Now you can calculate the PCCs and see which predictors are more correlated with PV generation.

* Some predictors have similar and high values
* Consider a multiple linear regression model 
* Which predictor(s) would you use in your model?

In [None]:
Corr = df_merged.drop(columns=["HourUTC"]).corr(method='pearson')
Corr = Corr.round(2)
# Set maximum number of columns to display
pd.set_option('display.width', 150)
print(Corr)

## Plotting PV generation vs various predictors

In the following you can filter a few days from the dataset and plot PV generation next to some potential predictors.

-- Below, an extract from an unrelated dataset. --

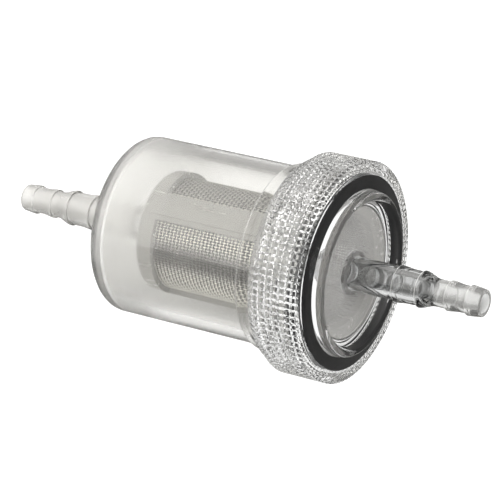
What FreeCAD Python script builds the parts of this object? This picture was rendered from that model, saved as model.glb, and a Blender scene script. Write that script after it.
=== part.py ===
import FreeCAD, Part
import math
import os

import Sketcher
from FreeCAD import Vector

# Inline fuel filter, millimetres. Every piece is round about the X axis: fuel enters the barb
# at the origin and leaves at the barb on the far end, along +X. The bowl is the fixed piece.
# The cap screws over the bowl's neck and clamps the strainer's flange under a flat seal.

DIMENSIONS = {
    # hose barbs: radii, then distances from each barb's open tip
    "bore_radius": 2.0,
    "inner_mouth_radius": 2.6,
    "tip_radius": 2.45,
    "tip_chamfer": 0.25,
    "small_neck_radius": 2.6,
    "small_ridge_radius": 2.9,
    "large_neck_radius": 3.3,
    "large_ridge_radius": 3.55,
    "ridge_land": 0.5,
    "ridge_cone": 2.4,
    "inlet_first_ridge": 3.0,
    "inlet_second_ridge": 7.4,
    "inlet_third_ridge": 11.8,
    "inlet_fourth_ridge": 17.0,
    "outlet_first_ridge": 3.0,
    "outlet_second_ridge": 7.2,
    "outlet_third_ridge": 13.0,
    "outlet_fourth_ridge": 17.9,
    # bowl
    "floor_position": 26.4,
    "wall": 2.0,
    "bowl_radius": 17.55,
    "bowl_corner": 2.2,
    "bowl_inner_corner": 1.2,
    "neck_step": 60.3,
    "step_round": 0.6,
    "neck_radius": 18.3,
    "mouth_position": 72.55,
    "seat_radius": 17.1,
    "seat_depth": 1.25,
    # screw thread between bowl and cap, right-hand, one start
    "thread_pitch": 1.5,
    "thread_turns": 4.4,
    "thread_start": 64.6,
    "thread_height": 0.7,
    "thread_root_half": 0.4,
    "thread_crest_half": 0.15,
    "thread_bury": 0.15,
    "thread_relief_radius": 19.25,
    # cap
    "skirt_end": 64.1,
    "skirt_end_radius": 19.9,
    "skirt_round": 2.0,
    "knurl_radius": 21.5,
    "knurl_depth": 0.55,
    "knurl_gap": 1.0,
    "knurl_count": 100,
    "front_edge": 75.8,
    "lip_position": 76.55,
    "lip_radius": 19.7,
    "rim_outer_radius": 16.0,
    "rim_inner_radius": 14.4,
    "rim_position": 77.7,
    "rim_round": 0.5,
    "dish_radius": 12.9,
    "dish_position": 75.2,
    "dish_inner_position": 73.2,
    "dish_inner_radius": 13.6,
    "collar_radius": 4.3,
    "collar_height": 0.7,
    "outlet_tip": 103.3,
    # seal
    "seal_inner_radius": 15.9,
    "seal_outer_radius": 18.9,
    "seal_back": 72.58,
    "seal_front": 74.52,
    "seal_round": 0.4,
    "seal_roof": 74.55,
    # strainer
    "cage_end": 34.0,
    "cage_radius": 12.0,
    "cage_inner_radius": 11.0,
    "cage_corner": 1.8,
    "cage_floor": 1.2,
    "window_start": 38.0,
    "window_end": 69.3,
    "window_angle": 93.0,
    "window_count": 3,
    "window_turn": 74.0,
    "flange_radius": 17.0,
    "flange_back": 71.33,
    "flange_front": 72.53,
    "mesh_radius": 10.97,
    "mesh_thickness": 0.22,
    "mesh_start": 36.5,
    "mesh_end": 70.8,
}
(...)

* Do you see similarities in the time-series?
* It is a good idea to normalize your values (this is already done)
* Choose a few predictors to see next to the PV generation by writing the predictor name in the code below

In [None]:
# Choose predictor
predictor = "gti"

# Filter time-series
t_s = pd.Timestamp(dt.datetime(2023, 7, 8, 0, 0, 0))
t_e = pd.Timestamp(dt.datetime(2023, 7, 16, 23, 0, 0))
df_week = df_merged.loc[(df_merged["HourUTC"]>=t_s) & (df_merged["HourUTC"]<=t_e)]

# Plot
plt.figure(figsize=(10, 6))
plt.plot(df_week["HourUTC"],df_week["PV"]/(max(df_merged["PV"])-min(df_merged["PV"])),label="PV")
plt.plot(df_week["HourUTC"], df_week[predictor]/(max(df_merged[predictor])-min(df_merged[predictor])),label=predictor)
plt.xticks(pd.date_range(start=t_s, end=t_e, freq='2D'), rotation=45)
plt.xlabel("Time")
plt.ylabel("Normalized values (-)")
plt.legend()  # Show legend
plt.show()

## Visualizing correlation

* You can use scatterplots to visualize the "similarity" between PV generation and other predictors.
* Below you see the scatterplot of PV generation and gti
* Check how the scatterplot looks for different predictors

In [None]:
plt.figure(figsize=(4, 4))
plt.scatter(df_merged["PV"], df_merged["gti"], s = 4)
plt.xlabel("PV generation")
plt.ylabel("Co-variate")
plt.show()

### Collinearity

* You may have noticed that a few predictors all have a high PCC
* Does every predictor carry **new** information? Or is it largely the same information?
* An extreme example of redundant information is a predictor which is simply another predictor multiplied by a constant number
* This effect is called collinearity and you can read more on the book "An Introduction to Statistical Learning" 3.3.3 - (6) Collinearity

## Correlation with lagged values

* Apart from correlation of PV generation with weather features, you may find similarities between PV generation at different time steps
* For example, between the current production $PV_t$ and that of one hour before $PV_{t-1}$ or two hours before $PV_{t-2}$
* This is called **autocorrelation** because there is correlation between values in the **same** time-series

The code below takes PV generation and adds lagged values as different columns and calculates correlation.

In [None]:
df = df_merged.copy()
df = df[["PV"]]

num_lags = 4  # Adjust this value as needed

# Create lagged columns
for i in range(1, num_lags + 1):
    df[f'lag{i}'] = df['PV'].shift(i)

# Add lagged values 1 and 2 days before
df['lag24'] = df['PV'].shift(24)
df['lag48'] = df['PV'].shift(48)

# Drop rows with NaN values (due to shifting)
df = df.dropna()

Corr = df.corr(method='pearson')
Corr = Corr.round(2)
print(Corr)

# Plot the scatterplot of PV generation and its lagged1 value
plt.figure(figsize=(2, 2))
plt.scatter(df["PV"], df["lag1"], s = 4)
plt.xlabel("PV generation")
plt.ylabel("Lag1 of PV generation")
plt.show()

## Discussion

Based on the analysis you carried out, discuss the following with your colleagues:

* How would you use all this information to forecast PV generation?
* What predictors would you use?
* Do you think all predictors are useful, or some carry redundant information (due to Collinearity)?
* What is the fundamental difference in using lagged values and external predictors (like irradiance, cloud opacity etc.)?